In 1981 and 1984, he completed two monuments titled Monument to the Lives Lost in the Second World War (Teises maailmasõjas hukkunute mälestusmärk). The first, in the town of Kallaste in Tartu County on the shore of Lake Peipus was a bronze sculpture of the nude torso of a nude young man with residual limb stumps which was erected on a high granite socle designed by architect Ike Volkov. Following the public unveiling of the sculpture on 8 May 1981, there was an immediate backlash from the mostly Russian-speaking religious locals, who found the nudity and the posed figure’s similarity to the crucifixion of Christ objectionable. Local complaints eventually reached high ranking Communist Party officials in Moscow and Soviet authorities had the sculpture's nudity covered by a pair of specially cast bronze "briefs". The second Monument to the Lives Lost in the Second World War was opened in 1984, in the Tornimäe cemetery on the island of Saaremaa.

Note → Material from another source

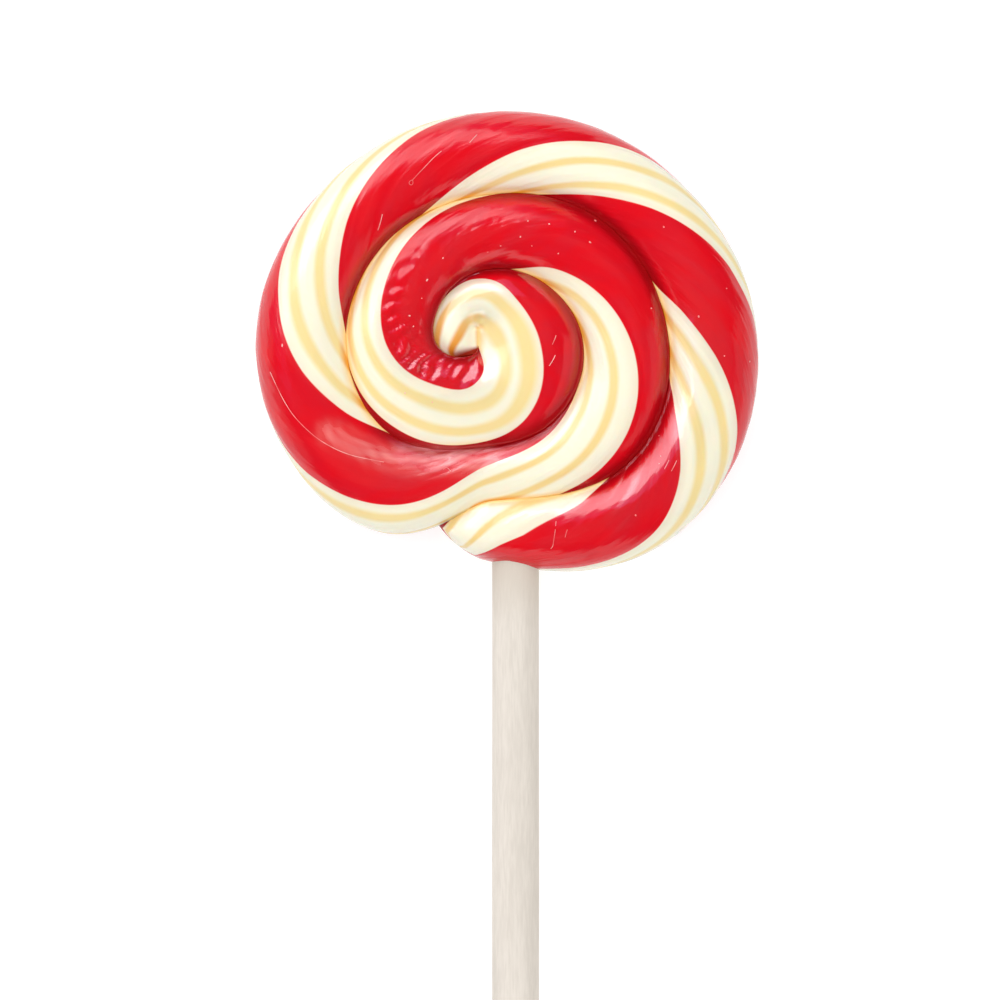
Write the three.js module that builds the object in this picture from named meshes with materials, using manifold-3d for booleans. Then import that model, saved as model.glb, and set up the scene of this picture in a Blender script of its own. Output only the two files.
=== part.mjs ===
// Swirl lollipop: a twisted rope of boiled sugar, coiled flat from its cut outer end to a small
// hook at the middle, on a round paper stick. It lies on its flat back with the face up.
// Millimetres, +Z up, the stick along -Y. The origin is under the middle of the whole piece.
import * as THREE from "three";
import { mergeVertices } from "three/addons/utils/BufferGeometryUtils.js";
import Module from "manifold-3d";

// ---- Driving dimensions (mm, and degrees round the coil) ----

const STICK_DIAMETER = 6.35;
const STICK_LENGTH = 140;
const STICK_CHAMFER = 0.3;
const STICK_DEPTH = 15.5; // how far the stick goes into the candy
const STICK_X = 5.0; // from the coil's middle, as the stick sits a little to one side
const STICK_Z = 5.2; // height of the stick's axis above the flat back
const STICK_GAP = 0.3; // room round the stick in its socket

// The outside edge of the rope, measured from the coil's middle at each eighth of a turn,
// from the outer end inwards. One turn later it is also the groove along the rope's inside.
const EDGE_FIRST = -135;
const EDGE_STEP = 45;
const EDGE_RADII = [
  23.5, 28.2, 36.3, 37.2, 34.0, 30.9, 29.2, 29.5, 29.1, // outer turn
  28.7, 27.8, 25.4, 23.2, 19.7, 18.1, 17.4, 16.5, // second turn
  13.5, 14.2, 13.9, 11.9, 9.7, 7.3, 5.5, 2.3, 0.5, 0, // the hook at the middle
];

// The rope's outer end is pressed into the second turn and dents it.
const DENT_ANGLE = 274.5;
const DENT_DEPTH = 7.85;
const DENT_WIDTH = { before: 21.8, after: 42.8 };

const ROPE_HEIGHT = 11.8; // before its back is flattened
const FLAT_DEPTH = 0.5; // what the flat back takes off
const THINNING = 1.5; // a rope half as wide as this is clearly lower than a full one
const PRESSED = 0.9; // half width at the groove, as a share of the free rope's half width
const PRESSED_AT_STICK = 0.72; // the candy closes over the stick, so its groove is shallow there
const STICK_GROOVE_ANGLE = 284;
const STICK_GROOVE_WIDTH = 16;
const FREE_SIDE = 1; // the same share where nothing presses on the rope
const FREE_UNTIL = 262; // the outside edge is free up to this angle

const OUTER_END = -95.75; // the middle of the slanting cut
const CUT_SLANT = 6.25; // half of the angle between the cut's two corners
const CUT_SLANT_FADE = 12;
const CUT_ROUNDING = 7; // the rope's height falls away over this angle at its cut
const CUT_LOWEST = 0.5; // share of its height left at the cut itself
const INNER_END = 966;

// Round the middle the rope folds back on itself along a short crease.
const CREASE_FOOT = -0.5;
const CREASE_LENGTH = 2.7;
const CREASE_RISE = [655, 765];
const CREASE_FALL = [850, 935];
const CREASE_START = 630;
const CREASE_GAP = 1.02; // the rope stops just short of the crease, and a web fills it
const WEB_WIDTH = 0.6;
const WEB_TOP = 7.6;

const SIDES = 18;
const STEP = 5; // degrees from one section of the rope to the next
const SEGMENTS = [OUTER_END, 180, 450, 730, INNER_END]; // the rope is bent in four lengths, then joined
const STICK_SIDES = 36;

const RED = 0xd81e2a;
const CREAM = 0xe9dfd2;

// ---- The coil's outline ----

const radians = THREE.MathUtils.degToRad;
const bell = (x) => Math.exp(-x * x);
const polar = (radius, angle) =>
  new THREE.Vector2(Math.cos(radians(angle)), Math.sin(radians(angle))).multiplyScalar(radius);

// A smooth curve through the listed radii, with the dent taken off.
function edgeRadius(angle) {
  const place = (angle - EDGE_FIRST) / EDGE_STEP;
  const i = THREE.MathUtils.clamp(Math.floor(place), 1, EDGE_RADII.length - 3);
  const [a, b, c, d] = EDGE_RADII.slice(i - 1, i + 3);
  const f = place - i;
  const smooth =
    b + (f * (c - a + f * (2 * a - 5 * b + 4 * c - d + f * (3 * (b - c) + d - a)))) / 2;
  const width = angle < DENT_ANGLE ? DENT_WIDTH.before : DENT_WIDTH.after;
  return smooth - DENT_DEPTH * bell((angle - DENT_ANGLE) / width);
}

function innerEdge(angle) {
  if (angle <= CREASE_START) return polar(edgeRadius(angle + 360), angle);
  const up = THREE.MathUtils.smoothstep(angle, ...CREASE_RISE);
  const down = THREE.MathUtils.smoothstep(angle, ...CREASE_FALL);
  return new THREE.Vector2(0, CREASE_FOOT + CREASE_LENGTH * (up - down));
}

// How far the neighbouring turn presses on the rope, by the angle of the groove between them.
function pressed(grooveAngle) {
  const groove =
    PRESSED -
    (PRESSED - PRESSED_AT_STICK) * bell((grooveAngle - STICK_GROOVE_ANGLE) / STICK_GROOVE_WIDTH);
  const free = 1 - THREE.MathUtils.smoothstep(grooveAngle, FREE_UNTIL - 8, FREE_UNTIL + 8);
  return THREE.MathUtils.lerp(groove, FREE_SIDE, free);
}

// ---- The rope ----

// The rope's section at one angle: where it lies, which way is out, and how wide and high it is.
function sectionAt(angle) {
  const slant = CUT_SLANT * Math.exp(-(angle - OUTER_END) / CUT_SLANT_FADE);
  const outer = polar(edgeRadius(angle + slant), angle + slant);
  const inner =
    angle <= CREASE_START
      ? polar(edgeRadius(angle - slant + 360), angle - slant)
      : innerEdge(angle);
  const out = outer.clone().sub(inner);
  const halfWidth = out.length() / 2;
  out.normalize();
  const fromCut = Math.min(1, (angle - OUTER_END) / CUT_ROUNDING);
  const cut = CUT_LOWEST + (1 - CUT_LOWEST) * Math.sqrt(1 - (1 - fromCut) ** 2);
  const halfHeight = (ROPE_HEIGHT / 2) * (1 - Math.exp(-halfWidth / THINNING));
  return {
    middle: outer.add(inner).multiplyScalar(0.5),
    out,
    outside: halfWidth / pressed(angle),
    inside: halfWidth / (angle <= CREASE_START ? pressed(angle + 360) : CREASE_GAP),
    halfHeight: halfHeight * cut,
    axisHeight: halfHeight * (1 - (2 * FLAT_DEPTH) / ROPE_HEIGHT),
  };
}

// A straight rod bent onto the coil: its length becomes the angle, each ring becomes a section.
function ropeSegment(from, to) {
  const steps = Math.ceil((to - from) / STEP);
  const rod = new THREE.CylinderGeometry(1, 1, 1, SIDES, steps);
  const place = rod.getAttribute("position");
  const point = new THREE.Vector3();
  for (let i = 0; i < place.count; i++) {
    point.fromBufferAttribute(place, i);
    const section = sectionAt(THREE.MathUtils.lerp(from, to, point.y + 0.5));
    const across = point.x * (point.x > 0 ? section.outside : section.inside);
    const flat = section.middle.clone().addScaledVector(section.out, across);
    const height = section.axisHeight + point.z * section.halfHeight;
    place.setXYZ(i, flat.x, flat.y, Math.max(0, height));
  }
  return rod;
}

// ---- Joining and cutting ----

const wasm = await Module();
wasm.setup();

function solid(geometry) {
  const bare = geometry.clone();
  bare.deleteAttribute("normal");
  bare.deleteAttribute("uv");
  const merged = mergeVertices(bare, 1e-4);
  return new wasm.Manifold(
    new wasm.Mesh({
      numProp: 3,
      vertProperties: new Float32Array(merged.getAttribute("position").array),
      triVerts: new Uint32Array(merged.index.array),
    }),
  );
}

function geometryOf(shape) {
  const mesh = shape.getMesh();
  const geometry = new THREE.BufferGeometry();
  geometry.setAttribute("position", new THREE.BufferAttribute(mesh.vertProperties, 3));
  geometry.setIndex(new THREE.BufferAttribute(mesh.triVerts, 1));
  return geometry;
}

// ---- The two pieces ----

const stickTop = -edgeRadius(-80) * Math.sin(radians(80)) + STICK_DEPTH;

// A round rod along Y that ends at stickTop, with its edges eased by the chamfer.
function rodAlongY(radius, length, chamfer, top) {
  const profile = [
    new THREE.Vector2(0, 0),
    new THREE.Vector2(radius - chamfer, 0),
    new THREE.Vector2(radius, chamfer),
    new THREE.Vector2(radius, length - chamfer),
    new THREE.Vector2(radius - chamfer, length),
    new THREE.Vector2(0, length),
  ];
  return new THREE.LatheGeometry(profile, STICK_SIDES).translate(STICK_X, top - length, 0)
    .translate(0, 0, STICK_Z);
}

function candyCoil() {
  let coil = solid(ropeSegment(SEGMENTS[0], SEGMENTS[1]));
  for (let i = 1; i < SEGMENTS.length - 1; i++) {
    coil = coil.add(solid(ropeSegment(SEGMENTS[i], SEGMENTS[i + 1])));
  }
  const web = new THREE.BoxGeometry(WEB_WIDTH, CREASE_LENGTH + WEB_WIDTH, WEB_TOP - FLAT_DEPTH);
  web.translate(0, CREASE_FOOT + CREASE_LENGTH / 2, (WEB_TOP + FLAT_DEPTH) / 2);
  const socket = rodAlongY(
    STICK_DIAMETER / 2 + STICK_GAP,
    STICK_DEPTH * 2,
    STICK_CHAMFER,
    stickTop + STICK_GAP,
  );
  return geometryOf(coil.add(solid(web)).subtract(solid(socket)));
}

const lollipop = new THREE.Group();

const candy = new THREE.Mesh(
  candyCoil(),
  new THREE.MeshStandardMaterial({ color: RED, roughness: 0.15, metalness: 0 }),
);
candy.name = "candy_coil";

const stick = new THREE.Mesh(
  rodAlongY(STICK_DIAMETER / 2, STICK_LENGTH, STICK_CHAMFER, stickTop),
  new THREE.MeshStandardMaterial({ color: CREAM, roughness: 0.85, metalness: 0 }),
);
stick.name = "stick";

lollipop.add(candy, stick);

// The origin goes under the middle of the whole piece.
const box = new THREE.Box3().setFromObject(lollipop, true);
const middle = box.getCenter(new THREE.Vector3());
lollipop.position.set(-middle.x, -middle.y, -box.min.z);

export default lollipop;
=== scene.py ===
# %% [markdown]
# # A swirl lollipop
#
# A swirl lollipop is one rope of boiled sugar. The maker lays red and cream strips side by side,
# pulls thin gold threads over the cream, rolls everything into a rod, twists the rod, and coils
# it flat while it is still soft. The end goes round a paper stick, and the candy sets.
#
# This lesson builds it in the same order: a straight rod, then the twist and the coil, then the
# marks that hands and the cooling table leave, and last the colours, which still follow the
# straight rod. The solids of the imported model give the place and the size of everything.

# %% The frame
import math
import random

import bpy
import numpy as np
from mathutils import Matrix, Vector


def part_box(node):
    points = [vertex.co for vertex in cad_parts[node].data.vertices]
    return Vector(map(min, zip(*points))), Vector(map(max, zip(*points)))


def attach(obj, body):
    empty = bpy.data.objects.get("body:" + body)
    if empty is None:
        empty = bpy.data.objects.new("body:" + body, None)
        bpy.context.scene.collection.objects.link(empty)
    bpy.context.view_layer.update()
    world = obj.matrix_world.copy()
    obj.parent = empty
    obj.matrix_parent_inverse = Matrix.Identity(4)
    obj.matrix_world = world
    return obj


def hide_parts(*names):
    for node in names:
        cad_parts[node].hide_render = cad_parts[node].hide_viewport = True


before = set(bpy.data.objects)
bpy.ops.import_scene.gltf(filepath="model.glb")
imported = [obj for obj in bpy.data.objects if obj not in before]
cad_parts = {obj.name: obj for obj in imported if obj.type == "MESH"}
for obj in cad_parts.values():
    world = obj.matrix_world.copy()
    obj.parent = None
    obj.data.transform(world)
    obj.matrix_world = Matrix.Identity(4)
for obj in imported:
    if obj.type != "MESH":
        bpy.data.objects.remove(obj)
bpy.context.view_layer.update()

MM = 0.001

# %% [markdown]
# ## The camera
#
# The lollipop lies on its back, so a camera that looks straight down shows its face. A long lens
# from far away keeps the picture flat: near and far parts of the candy come out at one scale.
# The view is set by how many millimetres of the object fit across the picture.

# %% The camera
VIEW_WIDTH = 132.3 * MM  # across the picture, at the height of the rope's widest part
VIEW_MIDDLE = (-0.95 * MM, 41.0 * MM, 5.4 * MM)
CAMERA_DISTANCE = 1.5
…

The central figure is a bronze sculpture of a nude woman holding a broken rose in her outstretched hands standing on a massive raised grey marble platform, which is ensconced by a geometric structure of four concrete pillars which connect above into a pyramid-like shape, symbolizing a chapel.

Õun's artistic output was prolific during his twenty-year career. He held numerous solo and shared exhibitions, and his world can be found in several institutions and public installations throughout the country, including the Tartu Art Museum and the Art Museum of Estonia.

==Personal life and death==
Ülo Õun married Latvian leather artist Inara Õun (née Zvaigzne; 1941–2012) in 1967. The couple had three children: two daughters and a son, Kristjan. Õun died in 1988, aged 47 and was interred in Tallinn's Forest Cemetery.

==Legacy==
Several documentaries were made profiling Ülo Õun during his lifetime, the first significant one being the 1984 Arvo Iho directed 29 minutit Ülo Õunaga, for Tallinnfilm. In 1986, he was profiled in the Aime Kala directed documentary short Pildi sisse minek: Ülo Õun for Eesti Rahvusringhääling.

In 2009, an exhibition of a selection of Õun's work curated by Juta Kivimäe titled Ülo Õun. Kunstnik katkeval avastusrajal (English: Ülo Õun. Artist on an Intermittent Trail of Discovery) was held at the Kumu museum in Tallinn. The exhibition was awarded the Best Exhibition of the Year by the Ministry of Culture of Estonia.